Only one portion of the data is to be written out: from the line bearing "sign, ends, back_loop_level)" through the line bearing "obj.matrix_world = world". Write it exactly as it appears.

__Supplied data__:
☆ ☆ ☆ ☆ ☆

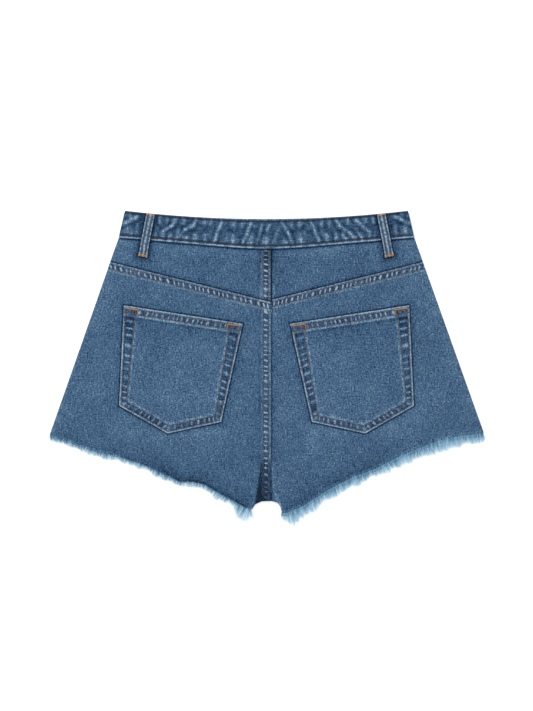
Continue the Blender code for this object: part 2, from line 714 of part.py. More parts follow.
def block(name, bounds, thick, finish):
    """A block on the fly flap's inner face, from plan bounds and a thickness."""
    x0, x1, v0, v1 = bounds
    built = bmesh.new()
    bmesh.ops.create_cube(built, size=1.0)
    bmesh.ops.scale(built, verts=built.verts[:], vec=(x1 - x0, v1 - v0, thick))
    mesh = bpy.data.meshes.new(name)
    built.to_mesh(mesh)
    built.free()
    made = add_object(name, mesh, finish)
    made.location = ((x0 + x1) / 2.0, (LENGTH - v0 - v1) / 2.0, FLY_LAP + thick / 2.0)
    return made


def zip_fastener(name):
    """Tape, chain and slider as one closed solid: the zip stays shut under the fly flap."""
    tape = block(name, TAPE, TAPE_THICK, TAPE_COTTON)
    for part, bounds, thick in (("chain", CHAIN, CHAIN_THICK), ("slider", SLIDER, SLIDER_THICK)):
        added = block(f"zip_{part}_cutter", bounds, thick, BRASS)
        bpy.data.collections[COLLECTION].objects.unlink(added)
        bpy.data.collections[CUTTERS].objects.link(added)
        added.hide_render = True
        added.display_type = "WIRE"
        join = tape.modifiers.new(part, "BOOLEAN")
        join.operation = "UNION"
        join.object = added


def fray(name, sign, hem, lengths, count, fold, level, edge_level, tip_level):
    """A narrow strip along a cut hem, and count tapered locks of thread grown from its outer face.

    The strip is a grid of two rows, thickened; each lock is one of its end faces drawn out ring by ring.
    """
    rng = np.random.default_rng(SEED + count + int(sign))
    hem = np.array(hem)
    lengths = np.array(lengths)
    bounds = np.linspace(STRIP_ENDS[0], STRIP_ENDS[1], count + 1)
    widths = np.diff(bounds)
    starts = bounds[:-1] + widths * (1.0 - LOCK_SHARE) * rng.uniform(*LOCK_SHIFTS, count)
    stops = starts + widths * LOCK_SHARE
    a = np.sort(np.concatenate([bounds[[0, -1]], starts, stops]))
    v = np.interp(a, hem[:, 0], hem[:, 1])
    slope = np.pad(np.gradient(v, a), SLOPE_SPAN // 2, mode="edge")
    slope = np.convolve(slope, np.ones(SLOPE_SPAN) / SLOPE_SPAN, mode="valid")
    turn = np.arctan(slope) * THREAD_TURN
    out_a, out_v = -np.sin(turn), np.cos(turn)
    rise = fold_rise(HEM_HALF - a, fold)
    z = edge_level + (level(sign * a, v) - edge_level) * rise
    inner = placed(sign * (a + out_a * GAP), v + out_v * GAP, z)
    outer = placed(sign * (a + out_a * (GAP + STRIP_WIDTH)), v + out_v * (GAP + STRIP_WIDTH), z)
    points = np.stack([inner, outer])
    built = grid(points[:, ::-1] if sign < 0 else points)
    bmesh.ops.solidify(built, geom=built.faces[:], thickness=STRIP_WALL)
    bmesh.ops.recalc_face_normals(built, faces=built.faces[:])
    middles = (starts + stops) / 2.0
    for middle, face in zip(middles, lock_faces(built, middles, a, outer)):
        length = np.interp(middle, lengths[:, 0], lengths[:, 1]) * rng.uniform(*LOCK_LENGTHS)
        lean = rng.uniform(-LOCK_LEAN, LOCK_LEAN)
        aim = np.array((np.interp(middle, a, out_a) + lean, np.interp(middle, a, out_v)))
        aim = aim / np.hypot(*aim) * (length - STRIP_WIDTH)
        grow_lock(built, face, np.array((sign * aim[0], -aim[1], 0.0)), tip_level)
    mesh = bpy.data.meshes.new(name)
    built.to_mesh(mesh)
    built.free()
    add_object(name, mesh, FRAY)


def lock_faces(built, middles, a, outer):
    """The strip's outer end face nearest the middle of each lock."""
    targets = np.stack([np.interp(middles, a, outer[:, axis]) for axis in range(2)], axis=-1)
    sides = [face for face in built.faces if abs(face.normal.z) < END_FACE_TILT and face.normal.y < 0.0]
    centres = np.array([face.calc_center_median() for face in sides])[:, :2]
    return [sides[np.argmin(np.linalg.norm(centres - target, axis=1))] for target in targets]


def grow_lock(built, face, reach, tip_level):
    """Draws a face out along reach, tapering ring by ring, and lets it sink towards tip_level."""
    root = np.array(face.calc_center_median())
    for share, scale in LOCK_RINGS:
        face = bmesh.ops.extrude_discrete_faces(built, faces=[face])["faces"][0]
        centre = np.array(face.calc_center_median())
        target = root + reach * share
        target[2] = root[2] + (tip_level - root[2]) * share**LOCK_SINK
        for vertex in face.verts:
            vertex.co = target + (np.array(vertex.co) - centre) * scale


def main():
    for old in list(bpy.data.objects):
        bpy.data.objects.remove(old)
    for name in (COLLECTION, CUTTERS):
        bpy.context.scene.collection.children.link(bpy.data.collections.new(name))
    waistband("waistband")
    waist_button("waist_button")
    fly_shield("fly_shield")
    zip_fastener("zip")
    for side, sign in (("left", -1.0), ("right", 1.0)):
        back_panel(f"back_panel_{side}", sign)
        yoke(f"yoke_{side}", sign)
        front_panel(f"front_panel_{side}", sign)
        pocket(f"back_pocket_{side}", sign)
        ends = BACK_LOOP_LEFT if sign < 0 else BACK_LOOP_RIGHT
        belt_loop(f"belt_loop_back_{side}", sign, ends, back_loop_level)
        front_loop(f"belt_loop_front_{side}", sign)
        lengths = FRAY_LEFT if sign < 0 else FRAY_RIGHT
        fray(
            f"fray_back_{side}",
            sign,
            back_hem(sign),
            lengths,
            BACK_LOCKS,
            BACK_FOLD,
            lambda x, v: back_level(x, v) - (CLOTH - STRIP_WALL) / 2.0,
            FOLD_LEVEL,
            BACK_TIP_LEVEL,
        )
        fray(
            f"fray_front_{side}",
            sign,
            front_hem(sign),
            lengths,
            FRONT_LOCKS,
            FRONT_FOLD,
            lambda x, v: front_level(x, v) + GAP + STRIP_WALL,
            FOLD_LEVEL - FOLD_GAP,
            FRONT_TIP_LEVEL,
        )


main()
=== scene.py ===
"""Denim shorts with cut, frayed hems, laid flat with the back up: the finished cloth, sewing and threads.

Metres, +Z up, +Y towards the waist and +X towards the wearer's right. Cloth is placed by its plan: x across
from the centre seam, and v, the drop below the line between the two waist corners. On one half of the
shorts, a is the distance out from the centre seam towards that half's own side. sign is -1 on the left half
and 1 on the right. Every cloth piece is a grid: rows run down from the waist, columns run across.
"""

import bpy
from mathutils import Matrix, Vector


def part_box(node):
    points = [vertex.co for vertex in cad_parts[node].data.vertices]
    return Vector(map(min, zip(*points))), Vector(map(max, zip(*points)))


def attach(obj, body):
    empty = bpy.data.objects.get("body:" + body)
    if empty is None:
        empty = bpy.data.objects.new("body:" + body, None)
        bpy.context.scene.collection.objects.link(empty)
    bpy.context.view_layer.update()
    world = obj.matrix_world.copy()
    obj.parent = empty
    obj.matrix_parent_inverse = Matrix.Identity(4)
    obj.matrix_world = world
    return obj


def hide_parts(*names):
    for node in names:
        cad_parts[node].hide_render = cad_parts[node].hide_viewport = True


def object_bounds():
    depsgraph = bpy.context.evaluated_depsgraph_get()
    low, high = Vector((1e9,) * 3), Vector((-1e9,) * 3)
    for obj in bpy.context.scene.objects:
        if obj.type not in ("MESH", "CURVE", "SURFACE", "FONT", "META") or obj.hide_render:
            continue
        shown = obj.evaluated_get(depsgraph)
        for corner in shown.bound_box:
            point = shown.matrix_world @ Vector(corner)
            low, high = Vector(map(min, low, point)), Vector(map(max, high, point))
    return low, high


bl_info = {
    "name": "Denim Shorts",
    "version": (1, 0, 0),
    "blender": (4, 5, 0),
    "location": "View3D > Sidebar > Shorts",
    "description": "Builds the cloth, sewing and frayed hems of a pair of denim shorts",
    "category": "Object",
}

import bpy
import numpy as np

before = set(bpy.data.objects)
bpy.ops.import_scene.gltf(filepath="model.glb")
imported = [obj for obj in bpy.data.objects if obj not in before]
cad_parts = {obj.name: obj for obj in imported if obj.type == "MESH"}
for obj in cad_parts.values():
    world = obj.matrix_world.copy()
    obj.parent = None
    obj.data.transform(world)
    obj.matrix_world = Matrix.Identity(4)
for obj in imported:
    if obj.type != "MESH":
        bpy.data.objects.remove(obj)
CAD_LOW, CAD_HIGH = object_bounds()

BODY = "root"
SIDES = (("left", -1.0), ("right", 1.0))
MM = 0.001
TONED = (MM, MM, MM, MM, 1.0)


def table(*rows, units=MM):
    """Rows of numbers, each times its column's unit."""
    return units * np.array(rows)


# The cut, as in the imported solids
WAIST_LINE = CAD_HIGH.y
HEM_HALF = CAD_HIGH.x
BAND_LOW_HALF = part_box("waistband")[1].x
WAIST_HALF = 0.184
BAND_DROP = 0.03575
HEM_DROP = 0.2925
SEAM_DROP = 0.117
SEAM_SLOPE = 0.2494
SEAM_SLANT = np.sqrt(1.0 + SEAM_SLOPE**2)
SIDE_SLOPE = (HEM_HALF - BAND_LOW_HALF) / (HEM_DROP - BAND_DROP)
# Half width of the shorts where the yoke's seam meets the side line
SEAM_SIDE = (BAND_LOW_HALF + SIDE_SLOPE * (SEAM_DROP - BAND_DROP)) / (1.0 + SIDE_SLOPE * SEAM_SLOPE)
BACK_SAG = (0.0108, 0.01145, 0.0042)  # upper and lower edge of the waistband, and the lower one's bow
FRONT_SAG = (0.0220, 0.0225, 0.0)
BOW_HALF = 0.075
BOW_RISE = 0.285
CENTRE_EDGE = 0.0066  # the left half's folded edge, past the centre
GAP = 0.0003
BAND_DEPTH = 0.0364
ROLLED_HALF = 0.080  # half the length over which the band's upper edge rolls forward
BESIDE_SEAM = 0.0156  # depth of the fine rows beside the upper edge of a leg panel
YOKE_COLUMNS = (20, 120)
RAGGED = 0.0005
SIDE_STRIP = 0.030

# Walls and levels
BAND_WALL = 0.0018
LOOP_WALL = 0.0016
SHIELD_WALL = 0.0010
BACK_LEVEL = 0.0058
FOLD_LEVEL = 0.0026
FOLD_GAP = 0.0006
BACK_FOLD = 0.0040
FRONT_FOLD = 0.0022
SEAM_WAVE = (0.0002, 0.045)
BAND_STEP = 0.0012
BAND_BEND = 0.0034
FELL_RISE = 0.0009
FELL_WIDTH = 0.0126
FELL_END = 0.0012
CENTRE_FELL_LEFT = 0.0060
WAVE_HEIGHT = 0.00022
WAVE_LENGTHS = (0.150, 0.190)
CREST_SPREAD = 1.38
FRONT_CLEAR = 0.00035  # the front's face above the surface, so that its threads just touch it
FRONT_LOOP_LEVEL = FRONT_CLEAR * 0.7

# A reach is where a fall starts, and the run over which it ends
BUTTON_DROP = 0.040
BUTTON_LIFT = 0.00185
BUTTON_LIFT_REACH = (0.0095, 0.022)
BUTTON_BUMP = 0.0024
BUTTON_BUMP_REACH = (0.012, 0.040)
BAND_END = 0.018
BAND_LAP = 0.0021
BAND_LAP_REACH = (0.019, 0.014)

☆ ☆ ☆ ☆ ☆

__Output__:
        belt_loop(f"belt_loop_back_{side}", sign, ends, back_loop_level)
        front_loop(f"belt_loop_front_{side}", sign)
        lengths = FRAY_LEFT if sign < 0 else FRAY_RIGHT
        fray(
            f"fray_back_{side}",
            sign,
            back_hem(sign),
            lengths,
            BACK_LOCKS,
            BACK_FOLD,
            lambda x, v: back_level(x, v) - (CLOTH - STRIP_WALL) / 2.0,
            FOLD_LEVEL,
            BACK_TIP_LEVEL,
        )
        fray(
            f"fray_front_{side}",
            sign,
            front_hem(sign),
            lengths,
            FRONT_LOCKS,
            FRONT_FOLD,
            lambda x, v: front_level(x, v) + GAP + STRIP_WALL,
            FOLD_LEVEL - FOLD_GAP,
            FRONT_TIP_LEVEL,
        )


main()
=== scene.py ===
"""Denim shorts with cut, frayed hems, laid flat with the back up: the finished cloth, sewing and threads.

Metres, +Z up, +Y towards the waist and +X towards the wearer's right. Cloth is placed by its plan: x across
from the centre seam, and v, the drop below the line between the two waist corners. On one half of the
shorts, a is the distance out from the centre seam towards that half's own side. sign is -1 on the left half
and 1 on the right. Every cloth piece is a grid: rows run down from the waist, columns run across.
"""

import bpy
from mathutils import Matrix, Vector


def part_box(node):
    points = [vertex.co for vertex in cad_parts[node].data.vertices]
    return Vector(map(min, zip(*points))), Vector(map(max, zip(*points)))


def attach(obj, body):
    empty = bpy.data.objects.get("body:" + body)
    if empty is None:
        empty = bpy.data.objects.new("body:" + body, None)
        bpy.context.scene.collection.objects.link(empty)
    bpy.context.view_layer.update()
    world = obj.matrix_world.copy()
    obj.parent = empty
    obj.matrix_parent_inverse = Matrix.Identity(4)
    obj.matrix_world = world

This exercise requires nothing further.